- Set problem
For this exercise, return only the lines from the line containing "Write part 4" through the line containing "lens_mm: float = 76.5", both ends included, exactly as they are.

Entries with model source code:
BEGIN

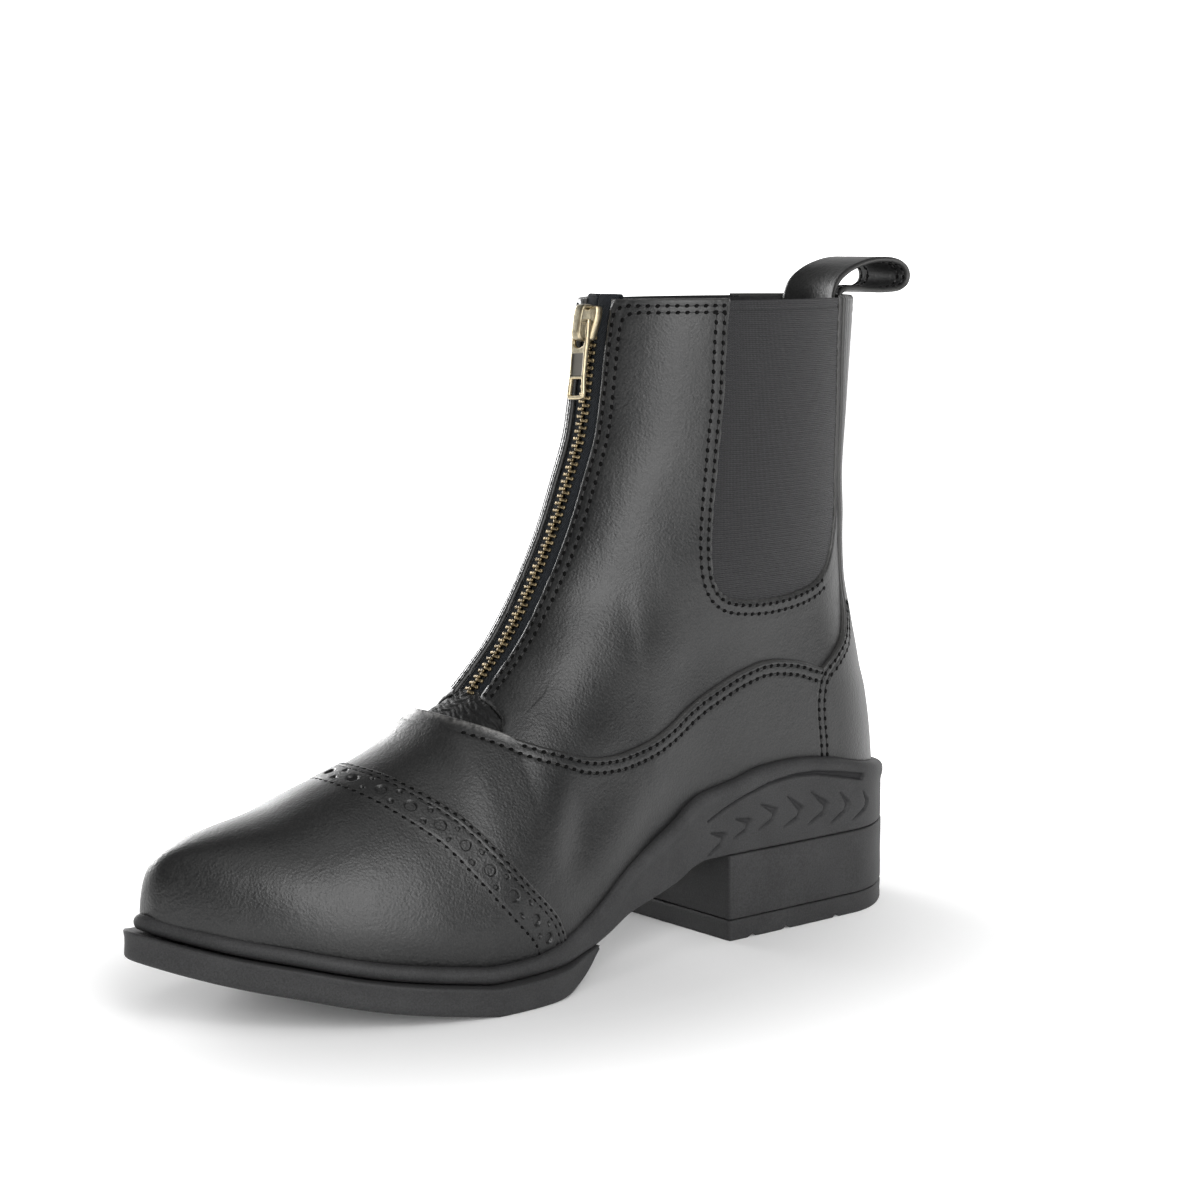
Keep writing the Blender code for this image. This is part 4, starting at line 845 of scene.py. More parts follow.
def overlay(name, turn, up, distances, lastRows, lift, material, relief=None, holeShadeMask=None,
            stitchRows=seamForm["rows"], wearAndRimHighlight=None):
    # columns of equal turn: first rows at set distances from the visible edge, then down to the rubber
    raw = upperRaw(turn, up)
    tangent = smoothTangents(raw, 4)
    _, climb = perUnit(turn, up, raw)
    slope = np.linalg.norm(np.cross(climb, tangent), axis=-1)
    low = randUp(turn, -0.002)
    ups = up[None] - np.array(distances)[:, None] / slope[None]
    share = np.linspace(0, 1, lastRows + 1)[1:, None]
    ups = np.vstack([ups, ups[-1] + (np.minimum(low, ups[-1]) - ups[-1])[None] * share])
    turns = np.repeat(turn[None], len(ups), 0)
    sunk = ups < low[None]
    ups = np.maximum(ups, low[None])
    fine = np.column_stack([np.interp(fineSteps, np.linspace(0, 1, len(turn)), v) for v in (turn, up)])
    far, along = toLine(upperRaw(turns, ups), upperRaw(fine[:, 0], fine[:, 1]))
    far[0] = 0
    rise = lift + edgeProfile(far, stitchRows)
    # painted shade inside punched holes, when a hole mask is given
    pit = np.zeros_like(far) if holeShadeMask is None else holeShadeMask(far, along)
    if relief is not None:
        rise = rise + relief(far, along)
    rise = np.where(sunk, np.minimum(rise, lift * 0.3), rise)
    points = np.vstack([leather(turn, ups[:1], -0.0006), leather(turns, ups, rise)])[::-1]
    # painted highlight along a rolled edge, when a rim mask is given
    rim = np.zeros_like(far) if wearAndRimHighlight is None else wearAndRimHighlight(far, along)
    edge, pit, rim = (np.vstack([v[:1], v])[::-1] for v in (wornEdge(far), pit, rim))
    quads = quadsOf(len(points), len(turn), False)
    return addPiece(name, points, quads, "boot", material,
                    marks=dict(edge=edge, pit=pit, rim=rim))


nearEdge = [0, 0.0001, 0.0003, 0.0006, 0.0009, 0.0012, 0.0015, 0.0018, 0.0021, 0.0025, 0.0030, 0.0034, 0.0038,
            0.0042, 0.0046, 0.0050, 0.0055, 0.0062, 0.0072]

foxingSet = dict(lift=0.0015, columns=520, rows=64, start=0.30, knots=64, rimHalf=0.031, rimFade=0.006,
                 rimWide=0.0011, rimRise=0.0009)


def foxingLine(count):
    # turn and up along the lower panel's top edge, from the counter round the throat to the other counter
    turn = np.linspace(foxingSet["start"], math.pi, 900)
    up = foxingUp(turn)
    return smoothLine(np.append(turn, 2 * math.pi - turn[-2::-1]), np.append(up, up[-2::-1]),
                      foxingSet["knots"], count)


foxTurn, foxRow = foxingLine(foxingSet["columns"])


def throatRim(far, along):
    # 1 on the rolled edge round the throat, fading out inwards and towards both sides
    fromMiddle = np.abs(along - along.max() / 2)
    beside = 1 - ease(fromMiddle, foxingSet["rimHalf"] - foxingSet["rimFade"], foxingSet["rimHalf"])
    return beside * bell(far, foxingSet["rimWide"], foxingSet["rimWide"])


def makeFoxing():
    # the rolled rim round the throat is raised a little and painted with a highlight
    piece = overlay("foxingPanel", foxTurn, foxRow, nearEdge, foxingSet["rows"], foxingSet["lift"],
                    smoothLeather, relief=lambda far, along: foxingSet["rimRise"] * throatRim(
                        far, along), wearAndRimHighlight=throatRim)
    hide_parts("vamp")


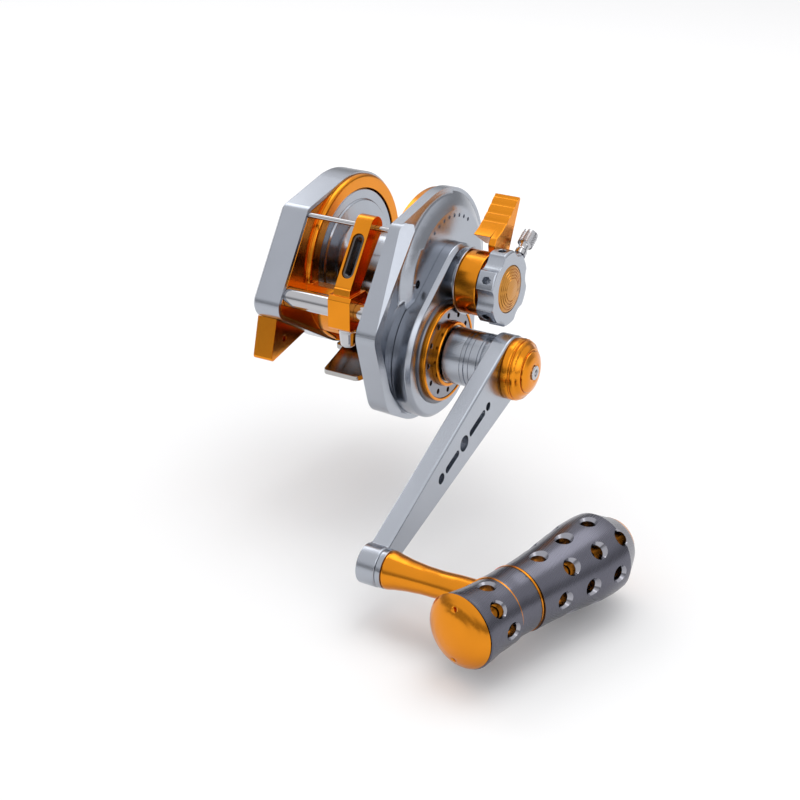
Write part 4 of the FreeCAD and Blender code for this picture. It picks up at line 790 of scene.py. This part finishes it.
@dataclass
class Studio:
    """Camera, floor and soft lights."""

    eye: Vector = Vector((0.3264, -0.5390, 0.2649))
    aim: Vector = Vector((0.0038, 0.0, -0.0237))
    lens_mm: float = 76.5

    def build(self) -> None:
        """Sets the studio up."""
        self.camera()
        self.floor()
        self.sky()
        self.softbox("key", (-0.75, 0.35, 0.8), 0.6, 2.2)
        self.softbox("side", (0.85, -0.25, 0.35), 0.6, 1.2)
        self.softbox("top", (0.1, 0.35, 0.95), 0.7, 2.6)
        bpy.context.scene.view_settings.view_transform = "Standard"

    def camera(self) -> None:
        """A long lens from the front right and above."""
        data = bpy.data.cameras.new("camera")
        data.lens = self.lens_mm
        data.sensor_width = 36.0
        data.clip_start, data.clip_end = 0.01, 50.0
        camera = bpy.data.objects.new("camera", data)
        camera.location = self.eye
        camera.rotation_euler = (self.aim - self.eye).to_track_quat("-Z", "Y").to_euler()
        bpy.context.scene.collection.objects.link(camera)
        bpy.context.scene.camera = camera

    def floor(self) -> None:
        """A wide pale floor just under the lowest point."""
        low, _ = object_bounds()
        mesh = bpy.data.meshes.new("floor")
        reach = 6.0
        height = low.z - 0.004
        corners = [(-reach, -reach, height), (reach, -reach, height), (reach, reach, height),
                   (-reach, reach, height)]
        mesh.from_pydata(corners, [], [(0, 1, 2, 3)])
        floor = bpy.data.objects.new("floor", mesh)
        bpy.context.scene.collection.objects.link(floor)
        paint = bpy.data.materials.new("pale_floor")
        paint.use_nodes = True
        shader = paint.node_tree.nodes["Principled BSDF"]
        shader.inputs["Base Color"].default_value = (0.9, 0.9, 0.9, 1)
        shader.inputs["Roughness"].default_value = 0.9
        mesh.materials.append(paint)
        floor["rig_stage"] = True

    @staticmethod
    def sky() -> None:
        """Soft surroundings: bright above, with a darker band that gives metal its contrast."""
        world = bpy.data.worlds.new("studio")
        bpy.context.scene.world = world
        world.use_nodes = True
        tree = world.node_tree
        back = tree.nodes["Background"]
        place = tree.nodes.new("ShaderNodeTexCoord")
        split = tree.nodes.new("ShaderNodeSeparateXYZ")
        link(tree, place.outputs["Generated"], split.inputs[0])
        spread = tree.nodes.new("ShaderNodeMapRange")
        spread.inputs["From Min"].default_value = -1.0
        link(tree, split.outputs["Z"], spread.inputs["Value"])
        ramp = tree.nodes.new("ShaderNodeValToRGB")
        ramp.color_ramp.elements[0].color = (0.8, 0.8, 0.8, 1)
        ramp.color_ramp.elements[1].color = (1.0, 1.0, 1.0, 1)
        for position, grey in ((0.46, 0.75), (0.54, 0.34), (0.62, 0.42), (0.72, 0.95)):
            ramp.color_ramp.elements.new(position).color = (grey, grey, grey * 1.02, 1)
        link(tree, spread.outputs["Result"], ramp.inputs["Fac"])
        rays = tree.nodes.new("ShaderNodeLightPath")
        seen = tree.nodes.new("ShaderNodeMix")
        seen.data_type = "RGBA"
        seen.inputs["B"].default_value = (1, 1, 1, 1)
        link(tree, rays.outputs["Is Camera Ray"], seen.inputs["Factor"])
        link(tree, ramp.outputs["Color"], seen.inputs["A"])
        link(tree, seen.outputs["Result"], back.inputs["Color"])
        back.inputs["Strength"].default_value = 0.95

    def softbox(self, name: str, spot: tuple[float, float, float], side: float, power: float) -> None:
        """Adds a square soft light that faces the reel.

        Args:
            name: The light's name.
            spot: Where it stands, in metres.
            side: Its width.
            power: Its power in watts.
        """
        data = bpy.data.lights.new(name, "AREA")
        data.shape = "SQUARE"
        data.size = side
        data.energy = power
        light = bpy.data.objects.new(name, data)
        light.location = spot
        light.rotation_euler = (self.aim - Vector(spot)).to_track_quat("-Z", "Y").to_euler()
        bpy.context.scene.collection.objects.link(light)


def main() -> None:
    """Builds each sub-assembly in order, then the studio."""
    logging.basicConfig(level=logging.INFO, format="%(message)s", stream=sys.stdout)
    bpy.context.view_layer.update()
    bench = Bench()
    wraps = WrapPattern()
    for part in (FrameAndFoot(), SpoolAndGears(), LineGuide(), GearSide(), CrankHandle()):
        part.build(bench)
    DragControls().build(bench, wraps)
    TBarGrip().build(bench, wraps)
    Studio().build()


if __name__ == "__main__":
    main()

END

- Solution for this task
Write part 4 of the FreeCAD and Blender code for this picture. It picks up at line 790 of scene.py. This part finishes it.
@dataclass
class Studio:
    """Camera, floor and soft lights."""

    eye: Vector = Vector((0.3264, -0.5390, 0.2649))
    aim: Vector = Vector((0.0038, 0.0, -0.0237))
    lens_mm: float = 76.5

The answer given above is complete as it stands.